Contrairement au libéralisme ci-dessus, le pacifisme est le véritable modèle libéral au sens propre du terme, car non pas les règles définissent le comportement humain, mais sa propre volonté.

Plus que jamais, le mouvement international pour la paix doit affirmer ses convictions et éviter une course à l’armement au-delà du stricte nécessaire à la légitime défense pour une période que nous espérons toutes et tous très courte.

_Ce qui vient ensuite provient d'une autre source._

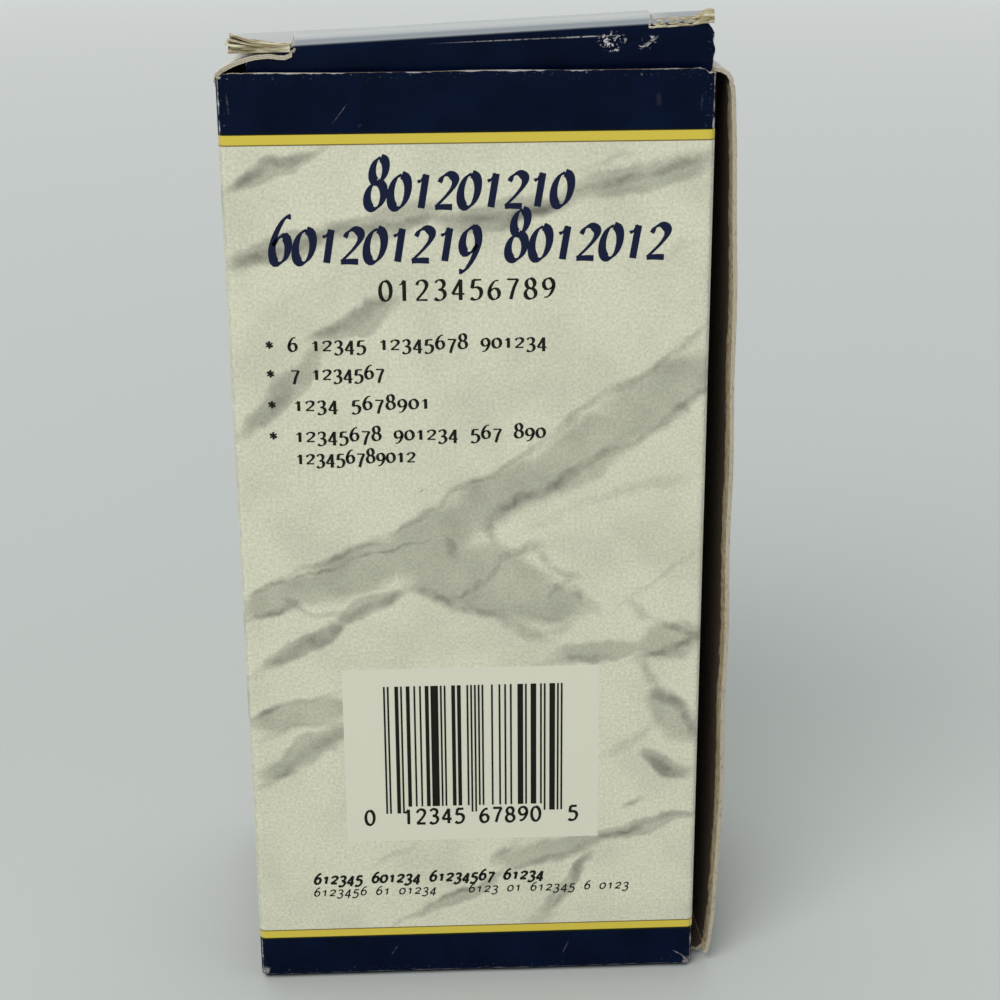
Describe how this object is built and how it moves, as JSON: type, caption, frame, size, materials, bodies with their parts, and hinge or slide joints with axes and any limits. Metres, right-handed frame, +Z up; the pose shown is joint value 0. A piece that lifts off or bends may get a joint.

Autrement, nous nourririons le cercle vicieux que représente le réalisme exposé ci-dessus.

La vision quant à la correspondance entre la légitime défense et l’armement est claire : l’élimination de toutes les armes et l’abandon de toutes les armées étatiques en les remplaçant par une police internationale sous l’égide des Nations Unies (Nations Unies réformées bien entendu…) dans une logique de « Weltinnenpolitik ». A moyen terme et comme étape intermédiaire, on passera par une intégration régionale des armées, par exemple par continent ou structure multinationale, ce mouvement semble déjà gentiment s’amorcer.